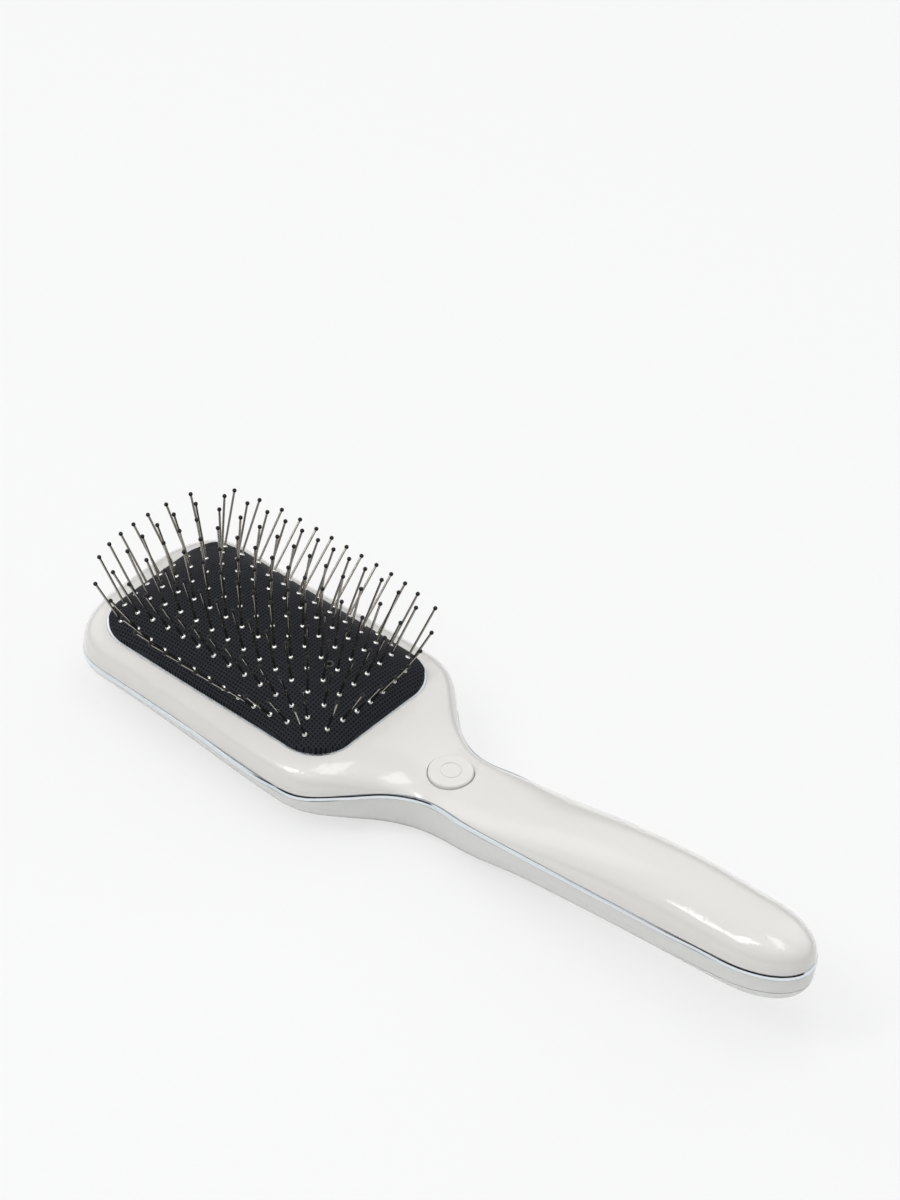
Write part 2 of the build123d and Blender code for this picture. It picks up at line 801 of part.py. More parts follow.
nodes = {}
nodes["front_shell"] = make_front_shell(front_body, screws)
nodes["back_shell"] = make_back_shell(back_body, screws)
nodes["trim_band"] = belt(-band_proud, seam_gap - band_height / 2, band_height / 2 - seam_gap) - belt(
    band_depth, -band_height, band_height)
nodes["pad_bezel"] = make_bezel()

nodes["pin_cushion"] = make_pin_cushion()
nodes["pin_ball_tips"] = make_ball_tips()
plate = rounded_block(skin_half_length + flange_width, skin_half_width + flange_width,
                      opening_corner + flange_width, plate_bottom_z, plate_top_z)
nodes["cushion_plate"] = plate - rod(needle_hole_radius, 0, outlet_y, 0, reach)

nozzle_top_z = crown_z(0, -outlet_setback)
nozzle = rod(nozzle_radius, 0, outlet_y, plate_top_z, nozzle_top_z)
nozzle += rod(nozzle_foot_radius, 0, outlet_y, plate_top_z, plate_top_z + nozzle_foot_height)
nodes["emitter_nozzle"] = nozzle - rod(nozzle_bore, 0, outlet_y, 0, reach)
nodes["emitter_needle"] = rod(needle_radius, 0, outlet_y, module_top_z, nozzle_top_z - needle_recess)
nodes["ion_module"] = block((-module_width / 2, outlet_y - module_length / 2, module_bottom_z),
                            (module_width / 2, outlet_y + module_length / 2, module_top_z))
nodes["module_lead_positive"] = lead(module_lead_points(1))
nodes["module_lead_negative"] = lead(module_lead_points(-1))

nodes["power_button"] = make_button()
nodes["switch_body"], nodes["switch_plunger"] = make_switch()
nodes["button_return_spring"] = Pos(0, neck_y, board_top_z) * coil(
    return_spring_radius, return_spring_wire, return_spring_turns, flange_low_z - board_top_z)
nodes["circuit_board"], nodes["board_components"] = make_board()

cell = Rot(90, 0, 0) * Cylinder(battery_radius, battery_length)
nub = Pos(0, (battery_length + battery_nub_length) / 2, 0) * Rot(90, 0, 0) * Cylinder(
    battery_nub_radius, battery_nub_length)
nodes["battery"] = battery_frame * (cell + nub)
nodes["battery_tray"] = make_battery_tray()
half_contact = contact_width / 2
contact_low_v = rail_top_v + rail_clearance + seat_gap
nodes["positive_contact"] = battery_frame * block(
    (-half_contact, contact_front_u, contact_low_v),
    (half_contact, contact_front_u + contact_thickness, contact_low_v + contact_height))
nodes["spring_contact"] = battery_frame * block(
    (-half_contact, spring_back_u - contact_thickness, contact_low_v),
    (half_contact, spring_back_u, contact_low_v + contact_height))
nodes["battery_spring"] = battery_frame * Pos(0, spring_back_u, 0) * Rot(-90, 0, 0) * coil(
    battery_spring_radius, battery_spring_wire, battery_spring_turns, spring_room)
nodes["battery_cover"] = make_battery_cover(back_body)
positive_points, negative_points = battery_lead_points()
nodes["battery_lead_positive"] = lead(positive_points)
nodes["battery_lead_negative"] = lead(negative_points)

nodes["case_screws"] = Compound([place * make_screw() for place in screws])

for name, part in nodes.items():
    export_step(part, os.path.join("parts", name + ".step"))
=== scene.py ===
"""Ionic paddle brush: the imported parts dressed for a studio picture.

Metres, in the parts' own frame: +Z is up, +Y runs to the tip of the head, X runs across.
"""
import json
import logging
import math
from collections.abc import Callable
from dataclasses import dataclass
from enum import Enum

import bmesh
import bpy
import numpy as np
from mathutils import Matrix, Vector


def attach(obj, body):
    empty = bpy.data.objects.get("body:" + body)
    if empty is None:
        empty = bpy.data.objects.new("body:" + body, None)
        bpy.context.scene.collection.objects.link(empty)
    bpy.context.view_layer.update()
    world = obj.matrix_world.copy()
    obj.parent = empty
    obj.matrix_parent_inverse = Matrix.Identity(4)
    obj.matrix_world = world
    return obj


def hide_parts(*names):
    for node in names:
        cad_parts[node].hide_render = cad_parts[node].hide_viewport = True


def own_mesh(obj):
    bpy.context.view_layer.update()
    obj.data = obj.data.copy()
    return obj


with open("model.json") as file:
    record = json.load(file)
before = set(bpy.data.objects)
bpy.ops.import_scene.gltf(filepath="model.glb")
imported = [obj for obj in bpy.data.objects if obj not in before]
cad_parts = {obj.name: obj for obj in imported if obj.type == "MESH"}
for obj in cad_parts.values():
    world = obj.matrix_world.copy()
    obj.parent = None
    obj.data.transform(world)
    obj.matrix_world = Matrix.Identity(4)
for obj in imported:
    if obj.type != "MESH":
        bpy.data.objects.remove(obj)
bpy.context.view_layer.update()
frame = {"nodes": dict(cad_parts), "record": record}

LOG = logging.getLogger("brush")
MM = 0.001
OPENING_CENTRE_Y = 73.0


class Surface(Enum):
    """What a finish is made of, which sets the texture that its material gets."""

    MOULDED = "moulded"
    METAL = "metal"
    WOVEN = "woven"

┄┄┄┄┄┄

== TASK DETAILS ==
Extract, word for word, every line beginning with the one that holds "place in screws])" and concluding with the one that holds "record = json.load(file)". Include both of those lines.

== ANSWER IN FULL ==
nodes["case_screws"] = Compound([place * make_screw() for place in screws])

for name, part in nodes.items():
    export_step(part, os.path.join("parts", name + ".step"))
=== scene.py ===
"""Ionic paddle brush: the imported parts dressed for a studio picture.

Metres, in the parts' own frame: +Z is up, +Y runs to the tip of the head, X runs across.
"""
import json
import logging
import math
from collections.abc import Callable
from dataclasses import dataclass
from enum import Enum

import bmesh
import bpy
import numpy as np
from mathutils import Matrix, Vector


def attach(obj, body):
    empty = bpy.data.objects.get("body:" + body)
    if empty is None:
        empty = bpy.data.objects.new("body:" + body, None)
        bpy.context.scene.collection.objects.link(empty)
    bpy.context.view_layer.update()
    world = obj.matrix_world.copy()
    obj.parent = empty
    obj.matrix_parent_inverse = Matrix.Identity(4)
    obj.matrix_world = world
    return obj


def hide_parts(*names):
    for node in names:
        cad_parts[node].hide_render = cad_parts[node].hide_viewport = True


def own_mesh(obj):
    bpy.context.view_layer.update()
    obj.data = obj.data.copy()
    return obj


with open("model.json") as file:
    record = json.load(file)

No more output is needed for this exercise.